You need to have made 10 complete streams before you're officially a streamer.

Thinking this way will allow you to become more experienced faster in the fields that actually count. If you force yourself to power through 10 cringey, disaster-riddled 'Placement Streams', it guarantees that you'll be better at a few key categories right out of the gate:

  1. TRACKING DATA: You'll have several days' experience, likely over multiple weeks. This means you'll be better at tracking trends, such as which days of the week, times of day, and categories work best for your chosen stream type. 
  2. CHAT INTERACTION: Since you'll be doing multiple broadcasts and not just one big one, this ensures that different kinds of chatters will come through your shows, ensuring that your experience talking to chatters isn't skewed by one fluke stream where all your friends show up or a big raid comes in. 
  3. SETUP/TECH SNAGS: Since you have to go live on 10 separate occasions, you'll notice which things in your pre-stream routine are more difficult or time consuming, and which one you regularly forget to do.
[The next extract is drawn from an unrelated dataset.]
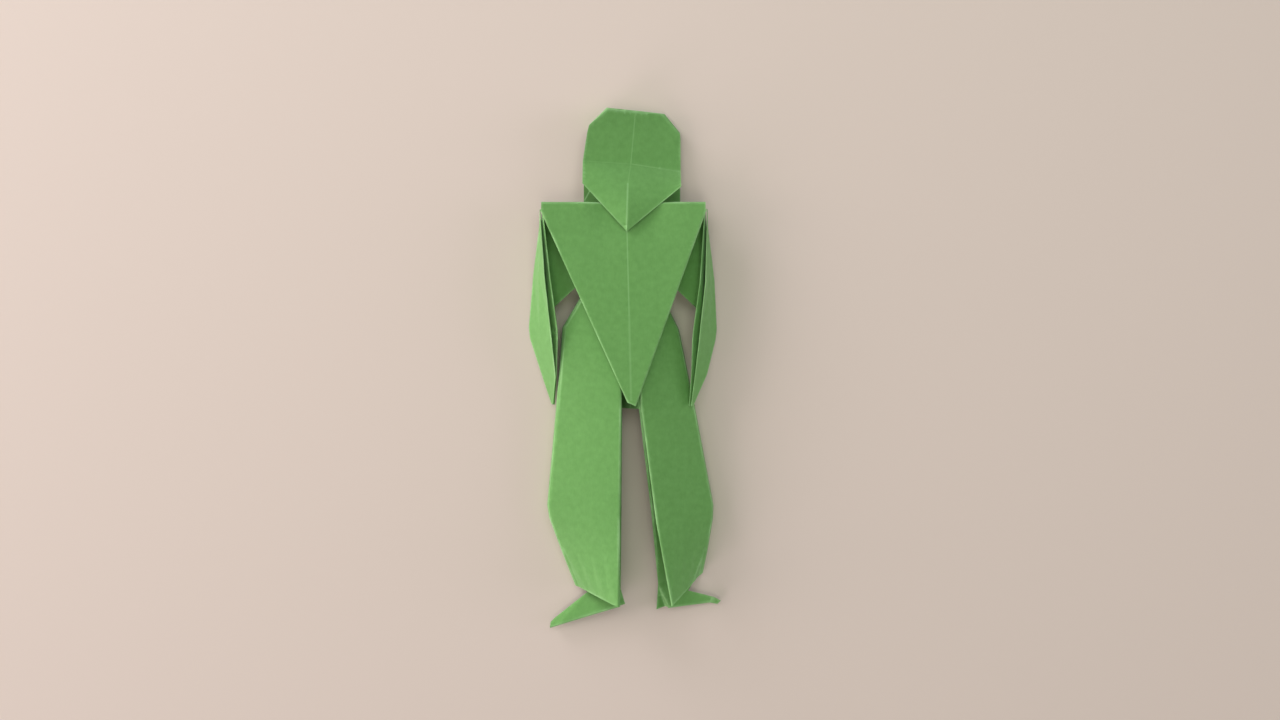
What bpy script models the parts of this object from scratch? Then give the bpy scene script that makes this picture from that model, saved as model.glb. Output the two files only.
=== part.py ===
"""Human figure folded from one square of green paper, lying on its back.

The whole figure is a single sheet. Its middle surface is lofted panel by panel,
with a round bend at every fold, and then given the thickness of the paper.
X runs across the figure, Y from the feet to the head, Z up from the table.
Sizes are in millimetres. Places along Y are measured from the shoulder fold.
"""

import math
import bpy
import bmesh
from mathutils import Vector

MM = 0.001

# Paper
SHEET = 0.15
REST = SHEET / 2
FOLD_GAP = 1.2
BEND_STEPS = 5
FACE_STEPS = 6

# Head: a wide strip that folds over at the top and comes down in front
HEAD_WIDTH = 24.1
HEAD_AXIS = 0.5
HEAD_TOP = 22.35
HEAD_TOP_WIDTH = 13.6
HEAD_TOP_AXIS = 1.4
HEAD_LEAN = 0.053
HEAD_CUT_LEFT = (4.5, 4.0)
HEAD_CUT_RIGHT = (4.2, 4.5)
HEAD_LIFT = 4.0
HEAD_ROLL = 2.1
HEAD_FOLD_DEPTH = 0.8
HEAD_FOLD_END = 0.3
BROW = 16.6
BROW_INSET = 1.2
BROW_LEAN = 0.7
CREASE = 9.2
CREASE_LEAN = 1.1
CREASE_LIFT = 3.6
CREASE_ROLL = 1.1
JAW = 4.2
JAW_LEAN = 0.4
JAW_LIFT = 6.0
CHIN = (-0.7, -7.4)
CHIN_LIFT = 8.3
RIDGE_MIDDLE = (-0.1, 1.2)
RIDGE_LIFT = 7.7

# Back: the strip behind the shoulders, which narrows to the waist
BACK_LEFT = -11.7
BACK_RIGHT = 11.0
WAIST_LEFT = -7.1
WAIST_RIGHT = 3.5

# Torso: the triangle in front, with both sides turned under
SHOULDER_LEFT = -21.5
SHOULDER_RIGHT = 18.4
SHOULDER_DROP = 1.9
SHOULDER_LIFT = 7.3
SHOULDER_SAG = 1.4
TORSO_AXIS = -0.6
TORSO_RIDGE = 0.15
TIP_LEFT = (-0.1, -48.9)
TIP_RIGHT = (1.2, -49.5)
TIP_LIFT = 9.8
HEM_WIDTH = 2.6
HEM_GAP = 0.5

# Yoke: the panel behind the torso, with a lower edge like a wide chevron
YOKE_LEFT = (-20.0, -26.7)
YOKE_RIGHT = (17.6, -26.9)
YOKE_PEAK = (-0.9, -9.6)
YOKE_SIDE_LIFT = 3.4
YOKE_SIDE_RISE = 0.4
YOKE_SIDE_INSET = 0.4
YOKE_PEAK_LIFT = 5.8
PLEAT_GAP = 4.8
PLEAT_DEPTH = 1.8

# Arms: two plies on edge, joined by a fold along the underside. Each station gives the
# distance outward from the shoulder corner, the place along Y and the lift. The plies part
# at their upper edges by a share of the full opening at each station.
ARM_FOLD_GAP = 0.7
ARM_ROOT = 5.6
ARM_ROOT_LIFT = 3.2
ARM_OPENING = 1.65
ARM_STEP = 0.25
LEFT_ARM_OPENING = (0.2, 0.8, 1, 0.9, 0.1, 0.1)
RIGHT_ARM_OPENING = (0.2, 0.8, 1, 1, 0.55, 0.3)
LEFT_ARM_FOLD = (
    (1.0, -5.6, 3.2), (2.1, -17.1, 1.3), (3.3, -30.4, 0.6),
    (3.0, -33.2, 0.6), (-0.1, -42.6, 0.8), (-2.4, -49.5, 0.8),
)
LEFT_ARM_EDGE = (
    (0.4, -1.7, 6.0), (-0.8, -17.7, 7.6), (-2.3, -31.3, 7.2),
    (-2.5, -33.2, 7.0), (-3.35, -42.5, 4.8), (-2.5, -49.3, 1.7),
)
RIGHT_ARM_FOLD = (
    (1.4, -5.6, 3.2), (2.2, -18.8, 1.3), (2.8, -30.8, 0.6),
    (2.5, -33.5, 0.6), (0.3, -41.9, 2.8), (-3.2, -49.5, 5.2),
)
RIGHT_ARM_EDGE = (
    (0.5, -1.7, 6.0), (0.0, -19.4, 7.6), (-1.3, -31.4, 7.2),
    (-1.5, -33.7, 7.1), (-2.45, -41.9, 6.4), (-3.4, -49.8, 5.7),
)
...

This will help you to iron out potential problems for future streams more quickly.
  4. ON-CAMERA CONFIDENCE: When you spend a bunch of time trying to make everything perfect before your first stream, each little misstep feels like it's tarnishing your own self-worth. You'd be surprised how much more confident you can be when you're doing a stream that you know will have problems. And you WILL have problems, whether or not you take my advice. Now, when those problems arise, you won't be hung up on how stupid you were for allowing them appear.

Clear your placement streams before thinking
about anything else.
All of these traits will help you become a better streamer more quickly, but they'll also carry over to all your future streams. The ability to track trends, interact with more diverse chats, fix setup issues, and have confidence on-camera will only compound as you do more and more shows. But by taking your first ten streams off their pedestal, you will be free to quickly gain many skills that other streamers take much longer to acquire.


➢ THE PROGRESS BAR


When starting out streaming, there are so many factors to consider. Keeping track of what is or isn't working is extremely difficult to do, because everything is so new. On top of all that, there are dozens of little mistakes (and a few really big ones) you'll make in the beginning that will fill you with self-doubt, and make you wonder whether you're even cut out for streaming at all. But when you think of your first ten streams as Placement Streams, you won't fret about the issues in these first shows- you'll have a definitive goal to strive toward. You can even keep a tally of the streams you've done so far, filling up a video game-style 'progress bar' until you reach your goal.

It's the same as any 'kill 10 enemies' quest in
an RPG. Just get those streams done.
When trying stream types that I've never done before on my channel, I still use the Placement Streams concept to accept my mistakes even to this day. For one IRL stream, my directional mic had come unplugged at the beginning and stayed that way for 90 straight minutes, having gotten low-quality in-camera audio for the entirety of what I had thought was a much more professional broadcast. I was crestfallen, realizing live on stream that so much of my hard work had been wasted. But then I thought back to the fact that I hadn't done ten IRL streams yet, and thus didn't deserve to make a perfect stream- I simply didn't have the experience. Even for seasoned streaming veterans, the idea of Placement Streams can help you to continue expanding outside your comfort zone, and stay humble about each of your new endeavors.

Make sure you aren't actually calling your early shows 'Placement Streams' out loud on camera either, or titling your broadcast that way. This might change the way viewers chat during your show, creating interactions that aren't indicative of what you'll really get out in the field. In order for a stream to count as one of the ten streams in your progress bar, it has to be an authentic attempt at an 'official' one of your broadcasts.

Once your progress bar is full, take a look back at your past ten streams. Look at how much you've improved since the first show! Even in this relatively small amount of time, you will likely have made lots of discoveries, found tech optimizations, and learned new ways to interact with chat. Many of these things likely couldn't be caught beforehand, no matter how much prep time you had- they're lessons that could only have been gleaned through experience. Of course, you won't be the greatest streamer of all time after only 10 shows, but you'll have enough knowledge and experience to know what works, what needs improving, and what needs to be removed from your future broadcasts. This method will force you not to make kneejerk reactions, and allow things to fall into place naturally. Plus, if you ever want to try a new type of stream in the future, just remember the Placement Streams concept and you'll have a much easier time!


➢ EARN SUCCESS, DON'T EXPECT IT


In one of the earliest entries, Build Your Twitch Channel Like You're a Secret Agent, I advised you not to tell anyone about your Twitch channel when you're starting out. You may have been confused by this directive at the time, but this entry should have made the logic behind that suggestion even more clear.

Your first stream will be garbage, and the ensuing nine won't be much better. So don't bother telling anyone about your streams until you're confident and competent enough to actually put on a good show. Armed with the knowledge that you won't be perfect at first, you should be less surprised when everything goes wrong. Using the Placement Streams concept, and having a timeline for when improvement might appear, should help you to avoid the major dejection that causes most streamers to quit before they finish their first week. Malcolm Gladwell famously posited that true mastery of any subject can be attained after 10,000 hours of deliberate practice are dedicated to its craft, but we can worry about mastery later. First, you just need to get in the game. And for Twitch, all that takes is 10 full livestreams. Your first ten streams WILL be bad, so you might as well make those bad streams now, in order to start making good ones as quickly as possible!